Matrix Addition

The addition of matrices can only be done with 2 matrices of the same shape (size).

If \( M_1=[a_{ij}] \) is a matrix of \( m \) lines and \( n \) columns (with \( m \) and \( n \) identical in the case of a square matrix) and \( M_2=[b_{ij}] \) a matrix also of \( m \) lines and \( n \) columns.

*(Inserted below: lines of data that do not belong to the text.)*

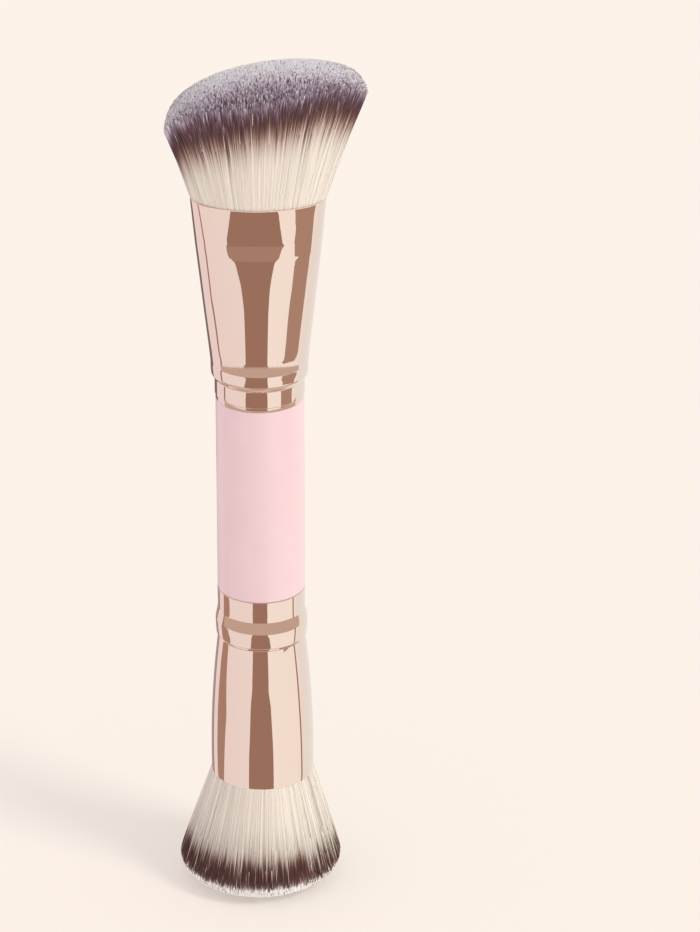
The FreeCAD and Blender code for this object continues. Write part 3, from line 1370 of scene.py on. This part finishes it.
@dataclass
class RoundTuft(Tuft):
    """Round tuft with a flat dome, which fans out below the lower ferrule down to the floor."""

    tips_up: float = -1.0
    stray_dye: float = 5.0
    # Many more pale strays on the right: painted rim light on the lower head's lit side.
    painted_light_strays: float = 3.0
    side_power: float = 0.5
    mouth_height: float = 24.9
    mouth_radius: float = 10.1
    head_radius: float = 16.8
    rest_radius: float = 8.5
    widest: float = 4.8
    bulge: float = 0.35
    tip_lean: float = -0.75
    rim_dye: float = 2.7
    rim_share: float = 0.97
    search_steps: int = 24
    layers: tuple[Layer, ...] = (
        Layer(
            name="lower_tuft_sides",
            count=8500,
            inner=0.94,
            depth=0.0,
            knots=(0.0, 0.6, 0.94),
            calm=0.8,
            clump=0.26,
            pull=0.65,
            ragged=0.12,
            short_share=0.25,
            short_reach=1.8,
            tip_width=0.4,
        ),
        Layer(
            name="lower_tuft_shoulder",
            count=14000,
            inner=0.74,
            depth=9.0,
            knots=(0.0, 0.97),
            calm=0.85,
            clump=0.3,
            pull=0.9,
            ragged=0.1,
            short_share=0.25,
            short_reach=1.2,
            tip_width=0.6,
        ),
        Layer(
            name="lower_tuft_dome",
            count=5000,
            inner=0.0,
            depth=4.0,
            knots=(0.0, 0.97),
            calm=0.7,
            clump=0.5,
            pull=0.5,
            ragged=0.05,
            thickness=0.1,
            tip_width=0.8,
        ),
    )

    def tip_axes(self) -> np.ndarray:
        """Half width and half depth of the tuft near its tips."""
        return np.array([self.head_radius, self.head_radius])

    def spread(self, height: np.ndarray) -> np.ndarray:
        """Radius of the outermost fibres at heights above the floor.

        Args:
            height: The heights.

        Returns:
            The radii.
        """
        share = np.maximum(self.mouth_height - height, 0) / (self.mouth_height - self.widest)
        bulge = self.bulge * np.clip(4 * share * (1 - share), 0, 1)
        return self.mouth_radius + (self.head_radius - self.mouth_radius) * share + bulge

    def length(self, place: Points) -> np.ndarray:
        """Depth of the tips below the mouth.

        Args:
            place: Places of the fibres in the unit disc.

        Returns:
            The depths.
        """
        share = np.hypot(place[:, 0], place[:, 1])
        low = np.zeros_like(share)
        high = np.full_like(share, self.widest)
        overhang = self.head_radius - self.rest_radius
        for _ in range(self.search_steps):
            middle = (low + high) / 2
            beyond = np.maximum(share * self.spread(middle) - self.rest_radius, 0) / overhang
            surface = self.widest * (1 - np.sqrt(np.clip(1 - beyond**2, 0, 1)))
            outside = middle < surface
            low = np.where(outside, middle, low)
            high = np.where(outside, high, middle)
        return self.mouth_height - high

    def dye_and_light_shift(self, place: Points) -> np.ndarray:
        """How far fibres were cut into their dyed tips, which only the outermost were."""
        share = np.hypot(place[:, 0], place[:, 1])
        return self.rim_dye * np.clip((share - self.rim_share) / (1 - self.rim_share), 0, 1)

    def fibre(self, place: Points, below: np.ndarray) -> Points:
        """Points on fibres, at distances from their tips.

        Args:
            place: Places of the fibres in the unit disc.
            below: Distances from the tips.

        Returns:
            The points, in millimetres.
        """
        height = self.mouth_height - self.length(place) + below
        level = place * self.spread(height)[:, None]
        level[:, 0] += self.tip_lean * np.clip(1 - height / self.mouth_height, 0, 1)
        return np.column_stack([level, height])

    def build(self) -> list[bpy.types.Object]:
        """Fill the tuft and grow its fibres.

        Returns:
            Its pieces.
        """
        core = self.core("lower_tuft_core")
        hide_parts("lower_fibres")
        rng = np.random.default_rng(self.seed)
        return [core, *(self.grow(layer, rng) for layer in self.layers)]


@dataclass
class Resin:
    """Cast discs of resin inside the ferrules."""

    finish: ResinFinish = field(default_factory=ResinFinish)
    nodes: tuple[str, ...] = ("lower_resin", "upper_resin")

    def dress(self) -> None:
        """Give both discs their finish."""
        material = self.finish.make()
        for name in self.nodes:
            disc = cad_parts[name]
            disc.data.materials.clear()
            disc.data.materials.append(material)


def studio_piece(
    name: str, points: Points, faces: list[list[int]], material: bpy.types.Material
) -> bpy.types.Object:
    """Make a mesh piece of the studio.

    Args:
        name: Name of the piece.
        points: Corners in millimetres.
        faces: Corner numbers of each face.
        material: Its material.

    Returns:
        The piece, which the part itself leaves out.
    """
    mesh = bpy.data.meshes.new(name)
    mesh.from_pydata((points * MM).tolist(), [], faces)
    mesh.materials.append(material)
    piece = bpy.data.objects.new(name, mesh)
    bpy.context.scene.collection.objects.link(piece)
    return piece


@dataclass(frozen=True)
class Card:
    """Card that hangs round the brush for its metal to mirror, seen in reflections alone.

    Each of its rows is a height, the azimuths of its left and right end, and for some a bow:
    how far it drops with the square of the azimuth from the middle of the brush's front.
    """

    name: str
    tone: Colour
    rows: tuple[tuple[float, ...], ...]
    reach: float = 100.0
    columns: int = 24

    def points(self) -> Points:
        """Corners of the card's rows, bent round the brush's axis.

        Returns:
            The corners, row by row.
        """
        bent = []
        for height, left, right, *bow in self.rows:
            azimuth = np.linspace(left, right, self.columns)
            turns = np.radians(azimuth)
            level = np.stack([np.sin(turns), -np.cos(turns)], axis=1) * self.reach
            bent.append(np.column_stack([level, height - sum(bow) * azimuth**2]))
        return np.concatenate(bent)

    def hang(self) -> None:
        """Hang the card where reflections alone see it."""
        faces = []
        for row in range(len(self.rows) - 1):
            for column in range(self.columns - 1):
                corner = row * self.columns + column
                above = corner + self.columns
                faces.append([corner, corner + 1, above + 1, above])
        material, graph = new_graph(self.name)
        graph.show(graph.emission(self.tone))
        card = studio_piece(self.name, self.points(), faces, material)
        for rays in ("camera", "diffuse", "transmission", "volume_scatter", "shadow"):
            setattr(card, f"visible_{rays}", False)


BROWN = (0.371, 0.233, 0.184, 1.0)
WARM_BROWN = (0.44, 0.298, 0.24, 1.0)
PALE_BROWN = (0.46, 0.315, 0.255, 1.0)
DARK_BROWN = (0.2, 0.165, 0.16, 1.0)
GREY_BROWN = (0.43, 0.36, 0.38, 1.0)
TAN = (0.61, 0.495, 0.43, 1.0)

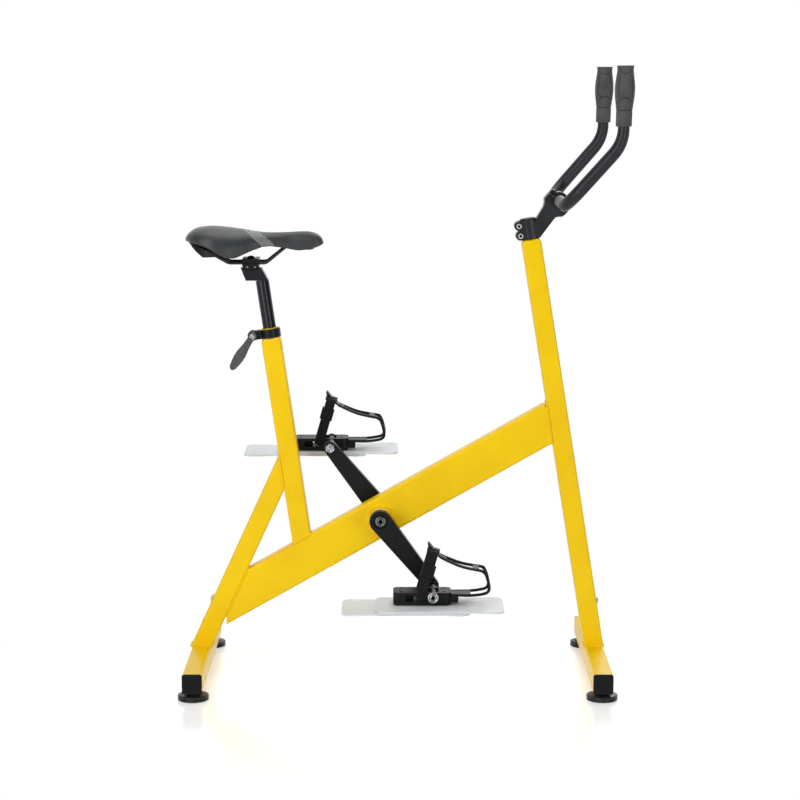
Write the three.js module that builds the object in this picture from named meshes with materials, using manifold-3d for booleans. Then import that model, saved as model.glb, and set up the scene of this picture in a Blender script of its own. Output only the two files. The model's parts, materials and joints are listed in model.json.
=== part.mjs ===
// Exercise bike that stands on the floor of a pool.
// Millimetres, +X to the front, +Z up, floor at zero, rider's right side at negative Y.
import * as THREE from 'three';
import { mergeVertices } from 'three/addons/utils/BufferGeometryUtils.js';
import Module from 'manifold-3d';

const wasm = await Module();
wasm.setup();

// Fits
const GAP = 0.3; // clearance between pieces that touch
const OVERRUN = 4; // how far a cutter passes the face that it opens
const REACH = 1500; // size of a cutter that takes away a whole side

// Facets
const SIDES_LARGE = 20;
const SIDES_MEDIUM = 14;
const SIDES_SMALL = 8;
const ARC_STEPS = 4;
const BEND_STEPS = 5;
const CORNER_STEPS = 2;
const HEX_SIDES = 6;

// Frame tubes
const TUBE = 40;
const TUBE_WALL = 2;
const TUBE_CORNER = 5;
const BEAM_HEIGHT = 80;
const BEAM_CORNER = 6;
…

The sum of these 2 matrices \( M_1 + M_2 = [c_{ij}] \) is a matric of the same size, ie. \( m \) lines and \( n \) columns, with : $$ \forall i, j : c_{ij} = a_{ij}+b_{ij} $$

Example: $$ \begin{bmatrix} 1 & 2 \\ 3 & 4 \\ 5 & 6 \end{bmatrix} + \begin{bmatrix} 7 & 8 \\ 9 & 10 \\ 11 & 12 \end{bmatrix} = \begin{bmatrix} 1+7 & 2+8 \\ 3+9 & 4+10 \\ 5+11 & 6+12 \end{bmatrix} = \begin{bmatrix} 8 & 10 \\ 12 & 14 \\ 16 & 18 \end{bmatrix} $$

Add the elements to the identical coordinates in each matrix.

The addition operation (or sum) for matrices can only be done with same size matrices. Nevertheless, there is the direct sum operation, which can be used with distinct size matrices.